Unfortunatly, Betty would go on UFO vigils at least three times a week, showing houndres of photos of claimed UFO's and observations. The dots and blobs on the photos were supposed to be UFOs coming in close, chasing her car, landing and so on. Betty exceeded her allowed time to talk on one show too many, and was therefor literally moved off the stage. This incident, that was witnessed by many of UFOlogy's leaders and top activists, totally removed Betty's credibility. UFO enthusiast John Oswald stated, "She is not really seeing UFOs, but she is calling them that." Betty went on to writing books about the event, and it has been made into documentaries and movies.

My point of view:

I have been in similar circles myself, where people's claims of UFO sightings and alien abductions, at first glance seem interesting and even possible. However, many of those people have done the same as Betty: they come up with more claims and more "proof", so it all turns into some sort of ego-boost for the "abductee". They get seen as special and they get more attention. So, the show must go on and of course they need to one-up the last "encounter" with an even more amazing one. It's a little like Münchausen, but with aliens and UFO's.

I don't mind giving people attention for an interesting story, but one has to draw the line somewhere. As you might have figured out, I'm a very open mineded person when it comes to aliens, UFO's , cryptozoology, conspiracy theories, you name it. I love the idea that we humans don't know everything, that there are things we don't understand, and I wouldn't budge regarding alien/UFO coverups and shadow governments. However, when I see overly displayed "proof" of said things, it draws my attention to what the person might want to gain from telling the story.

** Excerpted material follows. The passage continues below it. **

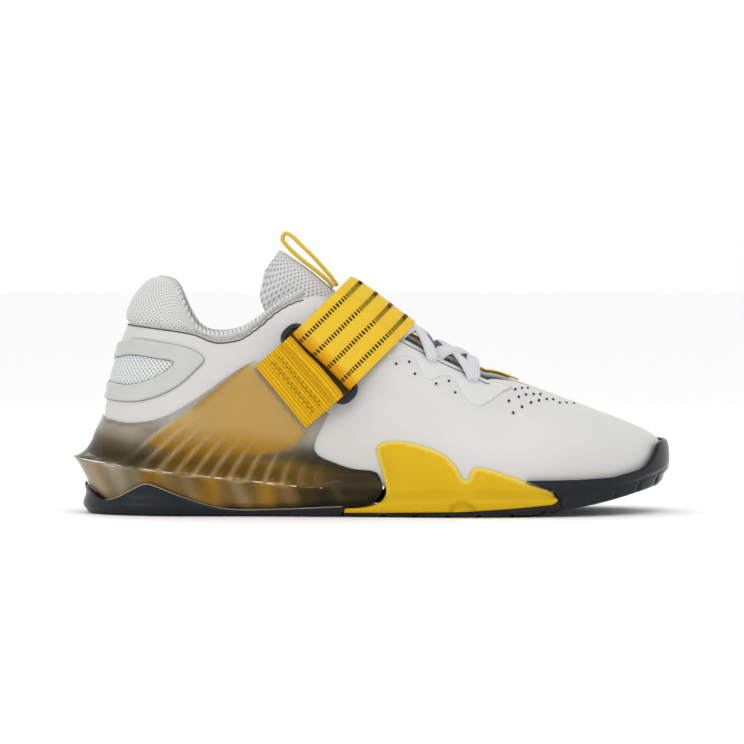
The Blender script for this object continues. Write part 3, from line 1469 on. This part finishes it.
def tongue_ring(point, tangent, row, end):
    """One section of the tongue: outer face, then inner face."""
    _, _, half, sag, thick = row
    middle = swing(point[0]) + 0.5 * lean(point[0], 1)
    front = np.array([tangent[2], 0, -tangent[0]])

    def face(share, inward):
        points = np.tile(point, (len(share), 1))
        points[:, 1] += middle + share * np.where(share > 0, 0.86, 1.0) * half * BALL_HALF
        return points + front * (-sag * BALL_HALF * np.abs(share) ** 2.2 - inward)[:, None]

    thickness = TONGUE_THICKNESS * thick * (0.55 + 0.45 * end)
    outside = face(ACROSS, 0.35 * (1 - end) + 0.3 * np.abs(ACROSS) ** 8)
    inside = face(ACROSS[::-1] * 0.97, thickness * (1 - 0.6 * np.abs(ACROSS[::-1]) ** 4))
    return np.vstack([outside, inside])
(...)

I don not doubt that Betty and Barney Hill did experiece something very strange that night. I'm all in for them being abducted in that first event. Many things point to this fact, and their first reaction was reasonable: forget it, move on, it problaly didn't happen and so on. It's the latter claims by Betty that ruins it, according to me. I don't believe those latter claims are true, but most likely made up as an attempt to keep the spotlight and feel special for a moment. Not in a bad, calculated way, just that she got used to the attention, and simply wanted more of it. It's this behavior of one-upping and the contiunous same-person-claims of sightings, abductions, experiments and so on, that makes it really, really hard for people to believe in them. Which is sad, we need more openness regarding these sightings and experiences, not dragging credibility in the dirt. 

So, with that said: be aware of peoples intentions and stay open minded.